Q. They thought it was fate a little bit. They've been in tough situations throughout
DANIEL NESTOR: I thought we got a little lucky at times during the tournament, too.
That's never really happened for us. We got a couple let cords against Bjorkman-Rafter to
break them in the third set. Yesterday we got that call at 6-All in the breaker, second
serve foot fault. But today it didn't really go our way. That's not really an excuse. We
still had chances to win. We have to be a little more tough. There's so much pressure. In
the back of your mind, you're trying to win that first Slam. Being second place in a Grand
Slam is not a great feeling, especially when you've been in that position before. Like I
said, it's like losing the Super Bowl, that kind of thing. You don't feel good about it,
unless you're a complete Cinderella story, which I don't think we are. I think they'd
become more comfortable losing in the final than we are, because I don't think they
expected to be in the final before the tournament started, as opposed to us, where we had
a great summer. We know we were top hard court team. That doesn't mean we can't come back.

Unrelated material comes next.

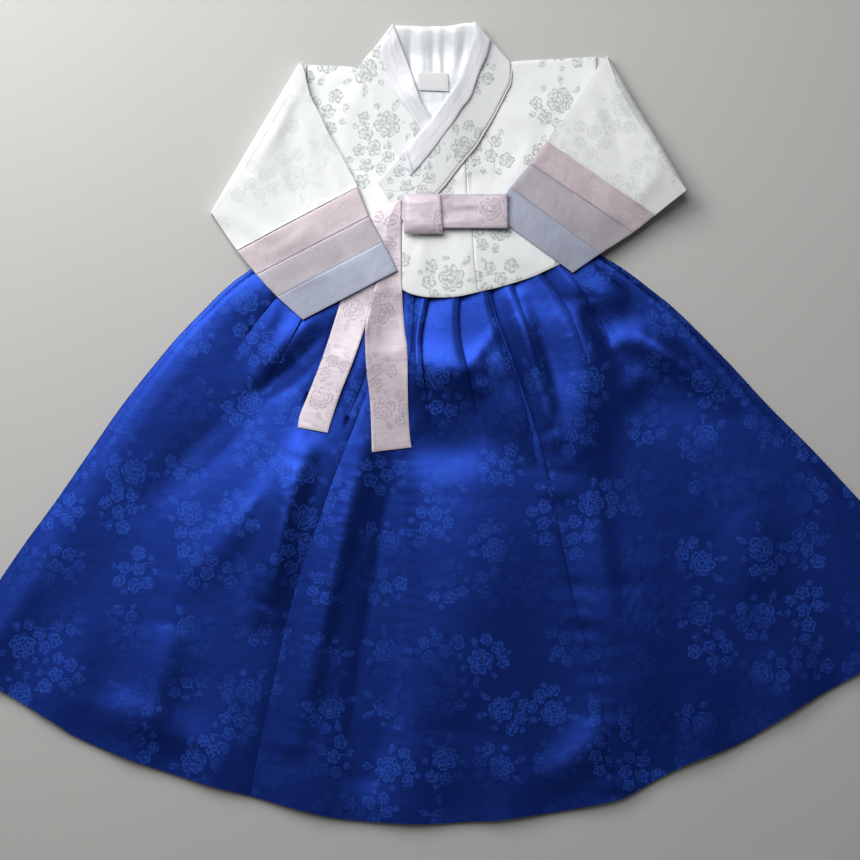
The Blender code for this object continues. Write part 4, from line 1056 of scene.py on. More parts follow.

Q. Do you feel okay, Mark, physically?
MARK KNOWLES: I feel fine. My knee is a little dodgey, but it didn't affect my play at
all. I felt good.
Q. Did you get a calls from Canada?
DANIEL NESTOR: No, no one was following.
Q. Didn't have to take the phone off the hook, get your agent in?
DANIEL NESTOR: Not really. I'm sure it would have been big news if I would have won.
This has happened before.
Q. Where do you guys go from here? Splitting up when you walk out the door?
DANIEL NESTOR: Going to play some satellites in doubles. No, we're going to play some
Challengers to get our singles ranking higher.
Q. Both of you?
DANIEL NESTOR: Yeah. We're not going to team up again still Stuttgart, Paris, Moscow,
Q. Where are the Challengers, in the States?
DANIEL NESTOR: Yeah. Then I'm going to Asia, too, to play some tour events there.